A tarefa do poeta não é encontrar emoções novas, mas empregar emoções ordinárias e, trabalhando-as em sua poesia, exprimir sentimentos que não se encontram, de modo algum, nas emoções reais. L..] Há, na composição de um poema, uma grande parte de atos conscientes e deliberados. Na realidade, o mau poeta é, habitualmente, inconsciente onde ele deveria ser consciente, e consciente lá onde ele deveria ser inconsciente. Esses dois erros tendem a torná-lo “pessoal”. A poesia não é rédea solta à emoção, não é a expressão de uma personalidade, mas uma maneira de escapar à personalidade. Mas, está claro, apenas aqueles que possuem personalidade e emoções sabem o que significa querer escapar delas.

[…]

Transferir o interesse do poeta para o da poesia é um objetivo louvável, pois isso conduziria a uma apreciação mais justa da verdadeira poesia, boa ou ruim. […] A emoção devida à arte é impessoal. E o poeta não pode atingir essa impessoalidade sem se entregar completamente à obra a construir.
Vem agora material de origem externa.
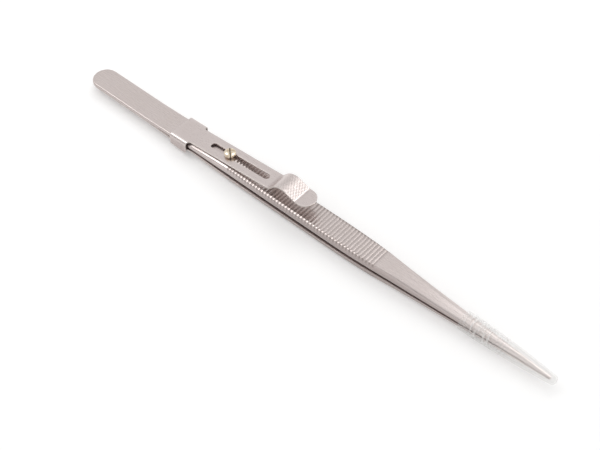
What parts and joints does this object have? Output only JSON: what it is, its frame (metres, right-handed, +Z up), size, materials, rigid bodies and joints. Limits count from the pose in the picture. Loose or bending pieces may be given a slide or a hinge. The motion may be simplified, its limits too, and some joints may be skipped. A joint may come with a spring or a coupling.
{
  "type": "slide-lock tweezers",
  "caption": "Slide-lock precision tweezers with serrated finger grips, a thumb-operated lock slide guided by a screw, and a clear soft cap over the fine tips.",
  "frame": {"origin": "centre of the bounding box's base, on the bench under the middle of the closed tweezers", "axes": "+X from the welded tail to the tips, +Y across the arms, +Z up from the bench towards the lock slide"},
  "size_m": [0.1666, 0.0094, 0.0114],
  "materials": {
    "arm_steel": "fine satin brushed stainless steel",
    "lock_steel": "satin stainless sheet with a knurled thumb rest",
    "screw_nickel": "polished nickel plate",
    "clear_vinyl": "clear soft vinyl, slightly wrinkled"
  },
  "bodies": {
    "lower_arm": {"lower_arm": "arm_steel", "upper_arm_heel": "arm_steel", "guide_screw": "screw_nickel"},
    "upper_arm": {"upper_arm": "arm_steel"},
    "lock_band": {"lock_band": "lock_steel"},
    "lock_plate": {"lock_plate": "lock_steel"},
    "tip_cap": {"tip_cap": "clear_vinyl"}
  },
  "joints": [
    {"name": "tip_cap_slide", "type": "slide", "parent": "lower_arm", "child": "tip_cap", "axis": [1, 0, 0], "range_m": [0, 0.06]},
    {"name": "upper_arm_flex", "type": "hinge", "parent": "lower_arm", "child": "upper_arm", "pos_m": [-0.0263, 0, 0.00509], "axis": [0, -1, 0], "range_deg": [0, 2.07]},
    {"name": "lock_slide", "type": "slide", "parent": "lower_arm", "child": "lock_band", "axis": [1, 0, 0], "range_m": [-0.013, 0.006]},
    {"name": "lock_plate_flex", "type": "hinge", "parent": "lock_band", "child": "lock_plate", "pos_m": [-0.0398, 0, 0.00515], "axis": [0, -1, 0], "range_deg": [-2.84, 1.31]}
  ],
  "couplings": [
    {"joint": "upper_arm_flex", "follows": "tip_cap_slide", "rad_per_m": 0.6},
    {"joint": "lock_plate_flex", "follows": "lock_slide", "rad_per_m": 3.8}
  ]
}
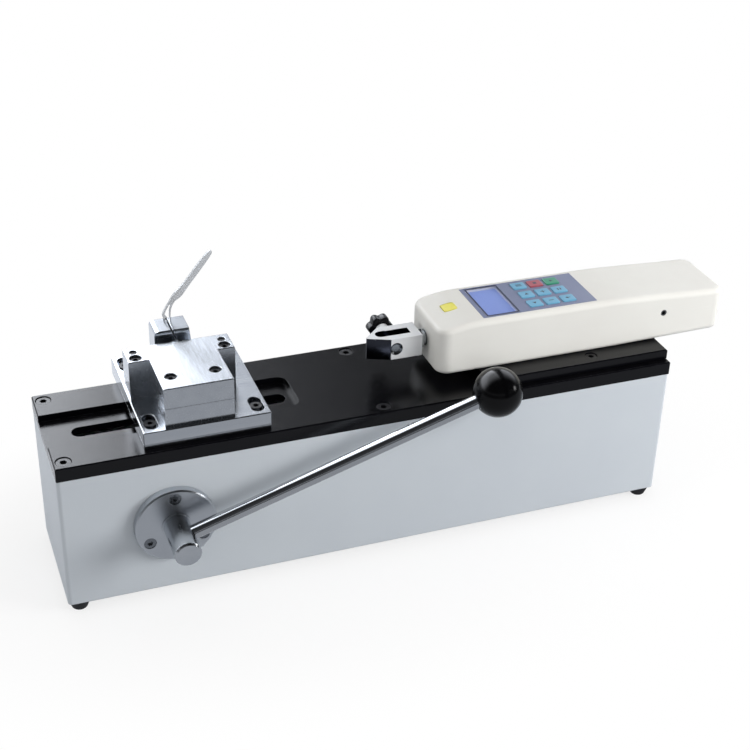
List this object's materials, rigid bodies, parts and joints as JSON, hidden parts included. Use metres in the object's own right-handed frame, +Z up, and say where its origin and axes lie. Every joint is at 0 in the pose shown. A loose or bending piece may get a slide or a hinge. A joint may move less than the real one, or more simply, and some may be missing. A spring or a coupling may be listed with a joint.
{
  "type": "terminal pull tester",
  "caption": "Bench tester with a hand lever that draws a wire clamp on a slide away from a slotted terminal block, and a force gauge that reads the pull",
  "frame": {"origin": "on the floor, below the middle of the top plate", "axes": "+X from the wire clamp to the gauge, +Y to the back, +Z up"},
  "size_m": [0.5015, 0.1503, 0.2135],
  "materials": {
    "painted_sheet": "smooth light blue-grey enamel",
    "zinc_sheet": "zinc plated sheet",
    "black_anodised": "black anodised, satin",
    "foot_rubber": "moulded, matt",
    "screw_steel": "bright zinc plated",
    "black_screw_steel": "black oxide",
    "polished_steel": "ground and polished",
    "turned_steel": "turned, satin",
    "bush_bronze": "sintered bronze",
    "rod_chrome": "bright chrome plating",
    "ball_plastic": "moulded, glossy",
    "gear_steel": "cut teeth, oiled",
    "jaw_steel": "hardened, ground and polished",
    "knob_plastic": "moulded, fine texture",
    "case_plastic": "moulded, off-white, fine texture",
    "panel_film": "printed film, blue-grey",
    "lens": "clear, violet tint",
    "display": "liquid crystal, dark",
    "key_blue": "soft moulded, light blue",
    "key_red": "soft moulded, red",
    "key_green": "soft moulded, green",
    "socket_metal": "nickel plated",
    "cell_aluminium": "milled",
    "board_laminate": "green laminate",
    "battery_wrap": "shrink wrap"
  },
  "bodies": {
    "bench": {"bench_housing": "painted_sheet", "bottom_cover": "zinc_sheet", "cover_screws": "screw_steel", "rubber_feet": "foot_rubber", "foot_screws": "screw_steel", "top_plate": "black_anodised", "top_plate_screws": "black_screw_steel", "gauge_riser": "black_anodised", "riser_screws": "black_screw_steel", "shaft_flange": "turned_steel", "flange_screws": "screw_steel", "front_bush": "bush_bronze", "thrust_washer": "turned_steel", "rear_bearing": "turned_steel", "measuring_shaft": "turned_steel", "lock_nut": "screw_steel", "terminal_block": "polished_steel", "gauge_lower_case": "case_plastic", "gauge_upper_case": "case_plastic", "keypad_panel": "panel_film", "display_window": "lens", "display_module": "display", "circuit_board": "board_laminate", "charge_socket": "socket_metal", "gauge_screws": "black_screw_steel", "load_cell": "cell_aluminium", "battery_pack": "battery_wrap"},
    "lever_drive": {"drive_shaft": "turned_steel", "retaining_ring": "black_screw_steel", "lever_rod": "rod_chrome", "ball_knob": "ball_plastic", "pinion": "gear_steel", "pinion_pin": "screw_steel"},
    "slide": {"rack": "gear_steel", "rack_screws": "black_screw_steel", "slide_shoe": "turned_steel", "slide_plate": "polished_steel", "cross_plate_screws": "black_screw_steel"},
    "cross_slide": {"cross_plate": "polished_steel", "tower_lower_block": "polished_steel", "tower_upper_block": "polished_steel", "tower_screws": "black_screw_steel", "tower_dowels": "black_screw_steel", "jaw_bed": "jaw_steel", "fixed_jaw": "jaw_steel", "lever_pivot": "screw_steel"},
    "jaw": {"moving_jaw": "jaw_steel"},
    "wire_lever": {"clamp_lever": "polished_steel"},
    "pin": {"cross_pin": "screw_steel"},
    "thumb": {"thumb_screw": "turned_steel", "thumb_knob": "knob_plastic"},
    "key_body_1_1": {"key_1_1": "key_blue"},
    "key_body_1_2": {"key_1_2": "key_blue"},
    "key_body_1_3": {"key_1_3": "key_blue"},
    "key_body_2_1": {"key_2_1": "key_red"},
    "key_body_2_2": {"key_2_2": "key_blue"},
    "key_body_2_3": {"key_2_3": "key_blue"},
    "key_body_3_1": {"key_3_1": "key_green"},
    "key_body_3_2": {"key_3_2": "key_blue"},
    "key_body_3_3": {"key_3_3": "key_blue"}
  },
  "joints": [
    {"name": "lever_turn", "type": "hinge", "parent": "bench", "child": "lever_drive", "pos_m": [-0.1493, 0, 0.0623], "axis": [0, -1, 0], "range_deg": [-28, 125]},
    {"name": "slide_travel", "type": "slide", "parent": "bench", "child": "slide", "axis": [1, 0, 0], "range_m": [-0.0435, 0.01]},
    {"name": "cross_travel", "type": "slide", "parent": "slide", "child": "cross_slide", "axis": [0, 1, 0], "range_m": [-0.005, 0.005]},
    {"name": "wire_lever_turn", "type": "hinge", "parent": "cross_slide", "child": "wire_lever", "pos_m": [-0.13, 0.046, 0.1495], "axis": [0, 1, 0], "range_deg": [0, 50]},
    {"name": "jaw_travel", "type": "slide", "parent": "cross_slide", "child": "jaw", "axis": [1, 0, 0], "range_m": [0, 0.0041]},
    {"name": "pin_travel", "type": "slide", "parent": "bench", "child": "pin", "axis": [0, 1, 0], "range_m": [0, 0.01261]},
    {"name": "thumb_turn", "type": "hinge", "parent": "pin", "child": "thumb", "pos_m": [0.023, 0, 0.1451], "axis": [0, 1, 0], "range_deg": [0, 4536]},
    {"name": "key_press_1_1", "type": "slide", "parent": "bench", "child": "key_body_1_1", "axis": [0, 0, -1], "range_m": [0, 0.0005], "stiffness_N_per_m": 400},
    {"name": "key_press_1_2", "type": "slide", "parent": "bench", "child": "key_body_1_2", "axis": [0, 0, -1], "range_m": [0, 0.0005], "stiffness_N_per_m": 400},
    {"name": "key_press_1_3", "type": "slide", "parent": "bench", "child": "key_body_1_3", "axis": [0, 0, -1], "range_m": [0, 0.0005], "stiffness_N_per_m": 400},
    {"name": "key_press_2_1", "type": "slide", "parent": "bench", "child": "key_body_2_1", "axis": [0, 0, -1], "range_m": [0, 0.0005], "stiffness_N_per_m": 400},
    {"name": "key_press_2_2", "type": "slide", "parent": "bench", "child": "key_body_2_2", "axis": [0, 0, -1], "range_m": [0, 0.0005], "stiffness_N_per_m": 400},
    {"name": "key_press_2_3", "type": "slide", "parent": "bench", "child": "key_body_2_3", "axis": [0, 0, -1], "range_m": [0, 0.0005], "stiffness_N_per_m": 400},
    {"name": "key_press_3_1", "type": "slide", "parent": "bench", "child": "key_body_3_1", "axis": [0, 0, -1], "range_m": [0, 0.0005], "stiffness_N_per_m": 400},
    {"name": "key_press_3_2", "type": "slide", "parent": "bench", "child": "key_body_3_2", "axis": [0, 0, -1], "range_m": [0, 0.0005], "stiffness_N_per_m": 400},
    {"name": "key_press_3_3", "type": "slide", "parent": "bench", "child": "key_body_3_3", "axis": [0, 0, -1], "range_m": [0, 0.0005], "stiffness_N_per_m": 400}
  ],
  "couplings": [
    {"joint": "slide_travel", "follows": "lever_turn", "m_per_rad": -0.0195},
    {"joint": "jaw_travel", "follows": "wire_lever_turn", "m_per_rad": 0.004584},
    {"joint": "pin_travel", "follows": "thumb_turn", "m_per_rad": 0.00015915}
  ]
}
Alain, no capítulo VII, intitulado “De la matière”, em seu Système des beaux-arts, desenvolverá posição semelhante:

Já que é evidente que a inspiração não forma nada sem matéria, é necessário ao artista, na origem das artes e sempre, algum primeiro objeto ou alguma primeira limitação (contrainte) efetiva, sobre o qual ele exerce primeiro sua percepção, como o lugar e as pedras para o arquiteto. […] O artista é definido por essas coisas, de modo muito diverso da fantasia. Porque todo artista percebe e é ativo, sempre artesão nisso. Mais atento ao objeto do que às suas próprias paixões, poder-se-ia dizer quase passional contra as paixões […]. Em suma, a lei suprema da invenção humana é que só se inventa trabalhando. Artesão, primeiro.

São apelos que participam dos momentos pendulares, rapidamente esboçados nesta fala, onde a liberdade do artista surge na história não como um absoluto ou como um abstrato; nem sempre como amiga, nem sempre como inimiga; às vezes desejada, às vezes incômoda. Não existem melhores lições do que as da história, e a liberdade nas artes, dentro delas, deixa de ser um mito emocional ou teórico, a ser alcançado fora do gesto artístico, para tornar-se, exatamente, um resultado desse gesto.